KCPE: Private schools still on top
Posted Wednesday, December 28 2011 at 22:30
Kirinyaga has emerged the best performer in the maiden ranking of counties in the national Standard Eight examinations that once again saw candidates from private schools dominate the top slots.
All the top 10 positions in the school rankings in the Kenya Certificate of Primary Education examination results released on Wednesday were taken by private schools, with Gilgil Hills Academy leading the pack with a mean score of 410 marks out of 500.
The best ranking public school, Kathigiri B Academic in Meru, with a mean score of 395.8, was not even among the top 10 schools nationally.
Star Sheikh Academy, a Machakos private school placed at number 10 nationally, has a mean score of 398 marks.

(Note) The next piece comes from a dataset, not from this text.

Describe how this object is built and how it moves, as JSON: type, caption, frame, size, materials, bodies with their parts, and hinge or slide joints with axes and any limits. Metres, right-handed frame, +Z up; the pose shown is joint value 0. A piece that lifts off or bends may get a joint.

But a boy and a girl from Nairobi county led the standings even though the region itself was ranked 20th out of the 47 counties, indicating that the quality of education in the city is trailing rural regions.
The top candidates were Christine Muthoni Kagiri of Tender Care Academy in Komarok Estate and Martin Waiharo of Moi Educational Centre in South C. (READ: Nairobi girl and boy top KCPE exam)

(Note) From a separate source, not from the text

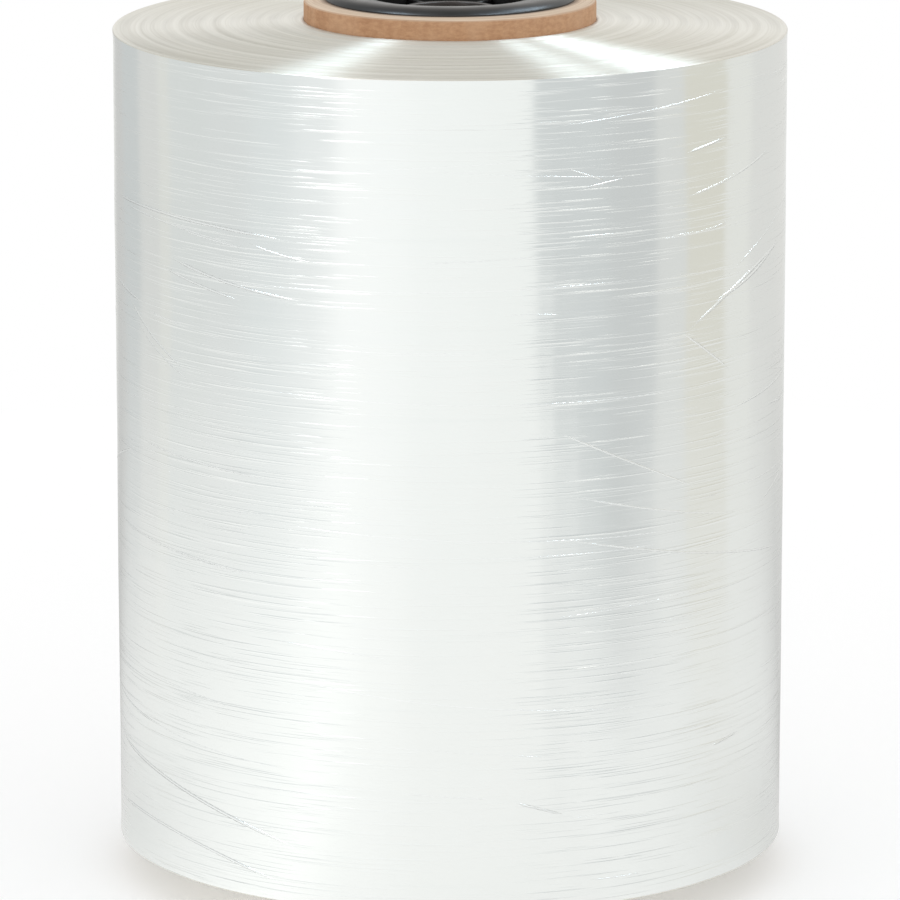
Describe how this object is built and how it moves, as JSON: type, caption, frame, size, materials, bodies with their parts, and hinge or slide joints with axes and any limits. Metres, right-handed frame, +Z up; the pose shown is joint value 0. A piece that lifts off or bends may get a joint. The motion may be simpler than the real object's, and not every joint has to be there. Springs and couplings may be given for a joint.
{
  "type": "roll of shrink film",
  "caption": "Upright roll of clear glossy shrink film wound on a card core that stands out at both ends, with a black plastic plug with a spindle hole in each end of the core.",
  "frame": {"origin": "middle of the face that the roll stands on, which is the crest of the lower plug's rim", "axes": "+Z up along the roll's axis; +X and +Y across it, with -Y towards the side that the picture shows"},
  "size_m": [0.2085, 0.2084, 0.2763],
  "materials": {
    "film": "clear film wound tight, milky in depth and glossy",
    "core": "plain brown spiral-wound card",
    "plug": "black moulded plastic, glossy"
  },
  "bodies": {
    "root": {"film_roll": "film", "core_tube": "core", "top_core_plug": "plug", "bottom_core_plug": "plug"}
  },
  "joints": []
}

Both candidates scored 442 marks, eight more than what last year’s candidates, Linus Ngatia and Collins Kiprop, who scored 434 marks.
The two are from private schools in what shows that public schools are still falling behind private academies, largely because of the challenges of Free Primary Education.
The 10,670 candidates in Kirinyaga county scored an average of 274.6 marks. Nandi county, with 5,000 more candidates than Kirinyaga, emerged second with an average of 265.9 marks.
Makueni, Uasin Gishu, Busia and Baringo emerged third, fourth, fifth and sixth in the rankings, respectively.
Elgeyo/Marakwet, Kisumu, Vihiga and Kakamega were the other counties in the top 10 listing, which has been introduced to replace the provincial ranking.
Counties from the coastal region performed poorly, taking the bottom five places. The best ranked county from the region, Mombasa, took position 15.
Kilifi, Lamu, Taita Taveta, Kwale and Tana River were at the tail end, in that order. (READ: )
Populous Kisii county could only beat the five coastal regions, emerging position 42. (READ: Nyamira at bottom of the heap)
Overall performance in the national exams dropped compared to 2010.
Whereas 49.39 per cent of the candidates scored 250 marks and above in last year’s KCPE, the figure dropped to 48.38 per cent this year.
Despite the drop, Education minister Sam Ongeri said, the quality of top marks obtained improved in this year’s examinations.